I think the above is one of the stupidest expressions ever. Pie is not easy. That is, making pie is not easy. Ok, maybe some pies are easy, but apple pie isn't. Because it won't taste good unless the crust is from scratch, and of course, you can't get away with pre-peeled, frozen apples. You got peel those apples. Core them. Then slice them. Not easy. At least not for a klutz like me.
But when my friend Rosa brought to work a bag full of Granny Smiths, I agreed to make apple pie with them, because it's fall, and it's apple pie time. As much as I love summer, I just love that first crisp air, the idea of leaves changing, of people leaving their urban environments, getting into nature, picking apples. Eating apple pie is just an extension of that, and if I didn't take part of the laborsome task of picking apples, the least I could do was do something with them. So apple pie for the office it was.
I turned to my bible of baking -- the good people at King Arthur Flour. They have two distinct apple pie recipes. One is called Best, the other, Favorite. You can't really go wrong, can you? I picked the 'Favorite' one, because I couldn't be bothered to get apple cider. The only additional ingredient I didn't have already was, quite surprisingly, the flour.

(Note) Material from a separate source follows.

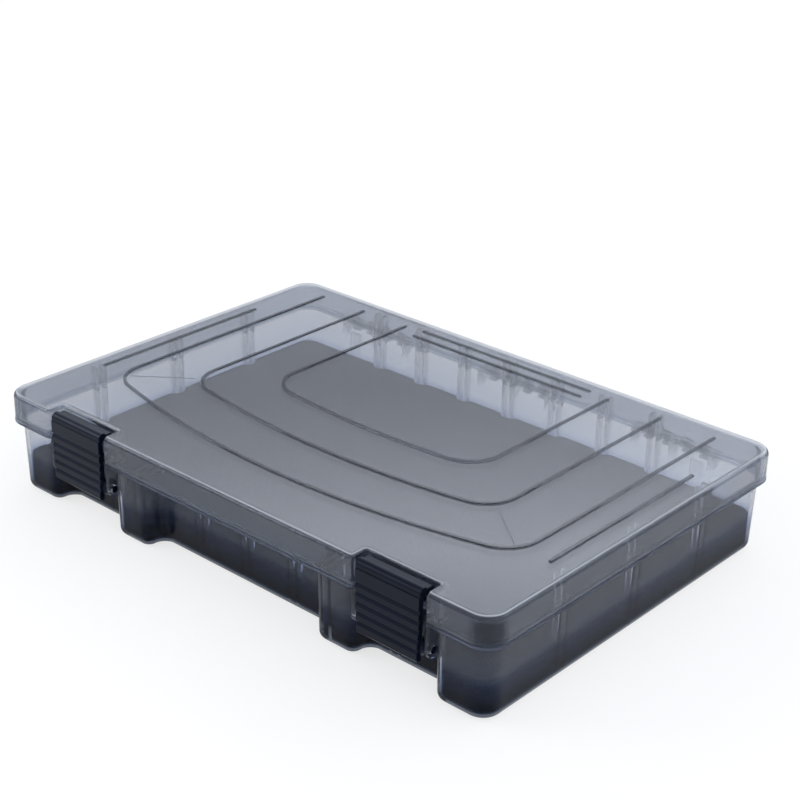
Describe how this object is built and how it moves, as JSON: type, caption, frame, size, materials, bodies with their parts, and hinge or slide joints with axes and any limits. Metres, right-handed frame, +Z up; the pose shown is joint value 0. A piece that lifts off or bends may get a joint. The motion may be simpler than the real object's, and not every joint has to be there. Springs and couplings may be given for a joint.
{
  "type": "hinged rig box",
  "caption": "Shallow translucent plastic case with a ribbed hinged lid, front snap latches and a foam sheet in the tray, for flat storage of rigs and small tackle.",
  "frame": {"origin": "on the resting plane, below the middle of the lid", "axes": "+X along the front to the right, +Y from the latches to the hinges, +Z up"},
  "size_m": [0.2752, 0.1927, 0.0473],
  "materials": {
    "tray_plastic": "translucent smoke grey",
    "lid_plastic": "translucent smoke grey",
    "latch_plastic": "satin black",
    "foam": "fine closed-cell foam"
  },
  "bodies": {
    "tray": {"base_tray": "tray_plastic", "foam_insert": "foam"},
    "lid": {"lid": "lid_plastic"},
    "latch_left": {"latch_left": "latch_plastic"},
    "latch_right": {"latch_right": "latch_plastic"}
  },
  "joints": [
    {"name": "lid_hinge", "type": "hinge", "parent": "tray", "child": "lid", "pos_m": [0, 0.0953, 0.0312], "axis": [-1, 0, 0], "range_deg": [0, 180]},
    {"name": "latch_left_pivot", "type": "hinge", "parent": "tray", "child": "latch_left", "pos_m": [-0.089, -0.0892, 0.0205], "axis": [1, 0, 0], "range_deg": [0, 110]},
    {"name": "latch_right_pivot", "type": "hinge", "parent": "tray", "child": "latch_right", "pos_m": [0.089, -0.0892, 0.0205], "axis": [1, 0, 0], "range_deg": [0, 110]}
  ]
}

Making the pastry took ages, because I decided to use my hands, rather than the Kitchenaid. Peeling the apples took FOREVER. I once went to pick up Chinese food, and as I was waiting to get my order, the owner of the take out was peeling an apple in front of me. With just the use of his hands and a paring knife, he peeled the entire apple into one long curly strip. I'm so impressed with people who have that ability. I did much better than I usually do, with a vegetable peeler, but it still took FOREVER.
But the result was fabulous, and that's what really matters. The apples were perfectly baked in the sweet cream custard that was formed with the combination of vanilla and half n half. The crust was perfection. EVERYONE from work really loved it, even the people that admitted they are not really pie people. Some had their slices warm with vanilla ice cream I had bought and brought in.

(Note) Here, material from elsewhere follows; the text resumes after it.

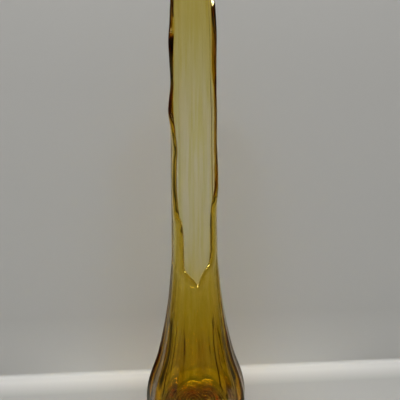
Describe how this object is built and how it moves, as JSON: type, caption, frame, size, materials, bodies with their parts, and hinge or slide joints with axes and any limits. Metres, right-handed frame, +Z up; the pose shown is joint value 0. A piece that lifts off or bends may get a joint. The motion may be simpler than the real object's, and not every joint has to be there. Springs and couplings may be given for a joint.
{
  "type": "swung glass vase",
  "caption": "Tall swung vase of amber glass with a fluted bell base on a short foot and a neck that is open in a long notch at the front, so its back stands as a tongue.",
  "frame": {"origin": "centre of the vase's bounding box on the surface that it stands on, which is the middle of the foot", "axes": "+Z up along the neck, the open notch faces -Y, +X to the right seen from the open side"},
  "size_m": [0.1128, 0.1128, 0.5079],
  "materials": {
    "amber_glass": "clear amber glass, fire-polished, with fine drawn streaks along the neck"
  },
  "bodies": {
    "root": {"glass_body": "amber_glass"}
  },
  "joints": []
}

Here is the recipe, because I really think, if you have the time, do make this. So worth it!
Sue’s Favorite Apple Pie -- King Arthur Flour Baking Company
This apple pie isn’t one that’ll make you sit up and take notice. Instead, it’ll invite you to snuggle into your favorite chair, heave a comfortable sigh, and enjoy bite after bite of this perfectly simple pie. The spices in the filling are understated, rather than overwhelming, and allow the flavor of vanilla to shine through. Meanwhile, the vanilla is pairing with the cream to give an impression of ice cream inside the pie, mirroring the scoop of vanilla you may have piled on top.

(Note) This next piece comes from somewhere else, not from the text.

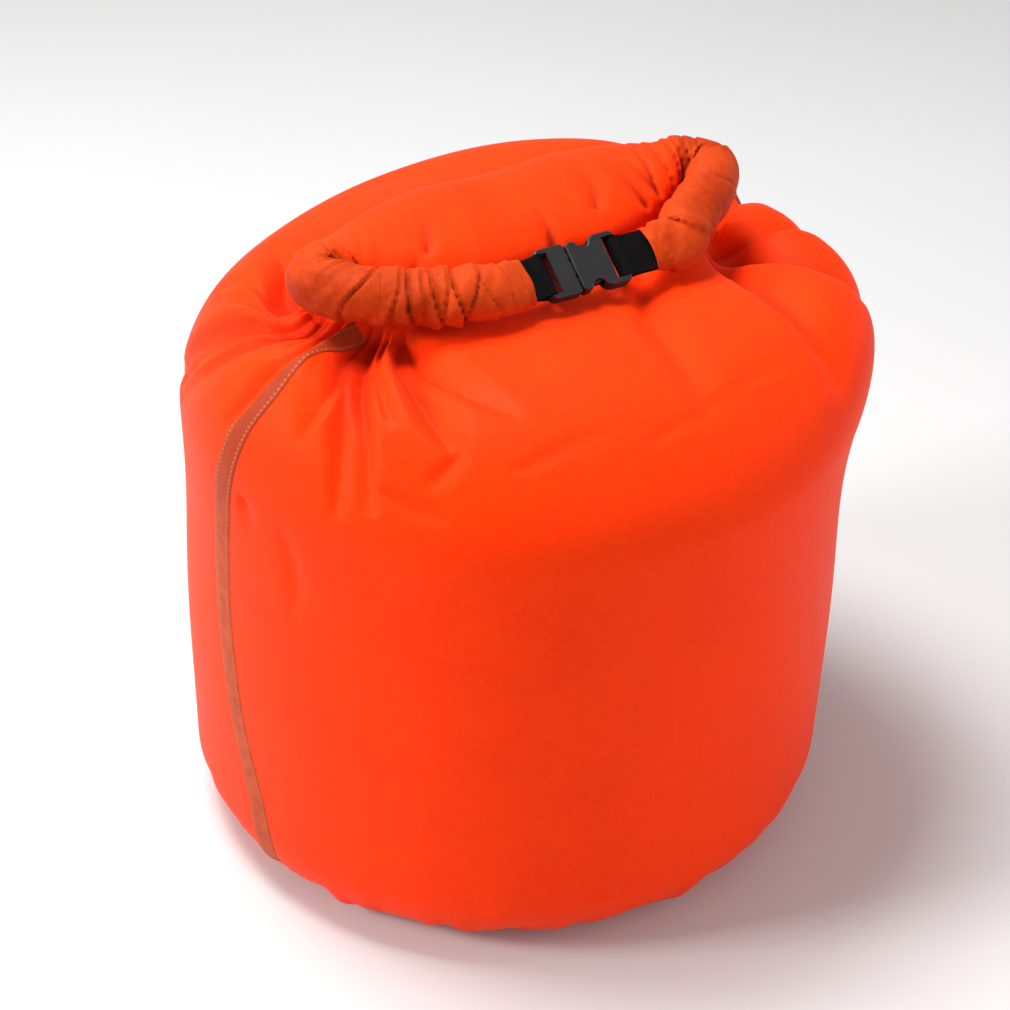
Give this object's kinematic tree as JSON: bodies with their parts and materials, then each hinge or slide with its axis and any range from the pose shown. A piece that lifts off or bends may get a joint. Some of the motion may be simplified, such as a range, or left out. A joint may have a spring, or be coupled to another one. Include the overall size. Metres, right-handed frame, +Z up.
{
  "type": "dry bag",
  "caption": "Round-bottomed roll-top dry bag in coated fabric, filled, with its rolled mouth bent into a carrying loop and held by a side-release buckle.",
  "frame": {"origin": "on the resting face, at the middle of the round bottom", "axes": "+Z up out of the bottom, -Y out of the front where the buckle is, X along the rolled mouth with +X towards the buckle's socket"},
  "size_m": [0.3323, 0.3281, 0.3318],
  "materials": {
    "coated_fabric": "coated ripstop nylon, soft sheen",
    "seam_strip": "felled seam with two rows of stitching",
    "sealing_tape": "translucent welded tape",
    "rolled_fabric": "coated ripstop nylon, creased",
    "stiffener_plastic": "plain extruded strip",
    "webbing": "woven polyester webbing",
    "thread": "dense zigzag stitching",
    "moulded_plastic": "fine satin moulded acetal"
  },
  "bodies": {
    "bag": {"front_panel": "coated_fabric", "back_panel": "coated_fabric", "bottom_panel": "coated_fabric", "left_side_seam": "seam_strip", "right_side_seam": "seam_strip", "left_seam_tape": "sealing_tape", "right_seam_tape": "sealing_tape", "bottom_seam_tape": "sealing_tape"},
    "closure": {"roll_middle": "rolled_fabric", "roll_left_bend": "rolled_fabric", "roll_right_bend": "rolled_fabric", "roll_left_end": "rolled_fabric", "roll_right_end": "rolled_fabric", "front_stiffener": "stiffener_plastic", "back_stiffener": "stiffener_plastic", "right_webbing": "webbing", "right_bar_tack": "thread", "buckle_socket": "moulded_plastic"},
    "plug": {"buckle_plug": "moulded_plastic", "left_webbing": "webbing", "left_bar_tack": "thread"},
    "upper_prong": {"prong_upper": "moulded_plastic"},
    "lower_prong": {"prong_lower": "moulded_plastic"}
  },
  "joints": [
    {"name": "closure_tilt", "type": "hinge", "parent": "bag", "child": "closure", "pos_m": [0.009, 0.034, 0.289], "axis": [-1, 0, 0], "range_deg": [0, 65]},
    {"name": "plug_pull", "type": "slide", "parent": "closure", "child": "plug", "axis": [-1, 0, 0], "range_m": [0, 0.024], "deforming": ["roll_left_end", "prong_upper", "prong_lower"]},
    {"name": "prong_upper_press", "type": "hinge", "parent": "plug", "child": "upper_prong", "pos_m": [0.008, -0.04188, 0.308], "axis": [0, 0.6157, -0.788], "range_deg": [0, 8], "stiffness_Nm_per_rad": 0.15},
    {"name": "prong_lower_press", "type": "hinge", "parent": "plug", "child": "lower_prong", "pos_m": [0.008, -0.05212, 0.3], "axis": [0, 0.6157, -0.788], "range_deg": [-8, 0], "stiffness_Nm_per_rad": 0.15}
  ],
  "couplings": [
    {"joint": "prong_lower_press", "follows": "prong_upper_press", "ratio": -1}
  ]
}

1 recipe King Arthur's Pie Crust
2 tablespoons (3/8 ounce) unbleached all-purpose flour
3/4 to 1 cup (5 1/2 to 7 1/4 ounces) sugar, to taste, depending on the tartness of the apples
1/4 teaspoon nutmeg OR ground cardamom
1/2 teaspoon cinnamon
1/4 teaspoon salt
4 to 5 cups (about 1 1/2-2 pounds) cored, peeled and diced apples (Granny Smith and/or Cortland are our favorites)
1 tablespoon vanilla
2/3 cup (5 3/8 ounces) half-and-half, light cream, or heavy cream, your choice
2 teaspoons sugar mixed with 1/8 teaspoon cinnamon
Crust: Roll one piece of the pie crust out to about 13 inches in diameter, and carefully transfer it to a 9-inch pie pan (a giant spatula works well here). Fold the edges under.
Filling: In a large bowl, whisk together the flour, the sugar, spices and salt. Add the apples (cut in about 1/2-inch dice), and toss to combine thoroughly. Add the vanilla and cream, and stir well. Spoon the filling into the crust. Roll the second crust to a diameter of about 10 to 11 inches, lay it atop the filling, and crimp to seal.
Baking: Bake the pie in a preheated 450°F oven for 15 minutes, then reduce the heat to 350°F, and bake for an additional 40 to 50 minutes, until the top is medium-brown and the juices are clear and bubbly. If the crust appears to be browning too quickly, cover it with a pie crust shield, or strips of aluminum foil.
Note: If you’re using a light or shiny pie pan rather than a dark one, be sure to bake the pie for at least 50 minutes, to ensure that the bottom crust is done. Yield: one 9-inch pie, 8 servings.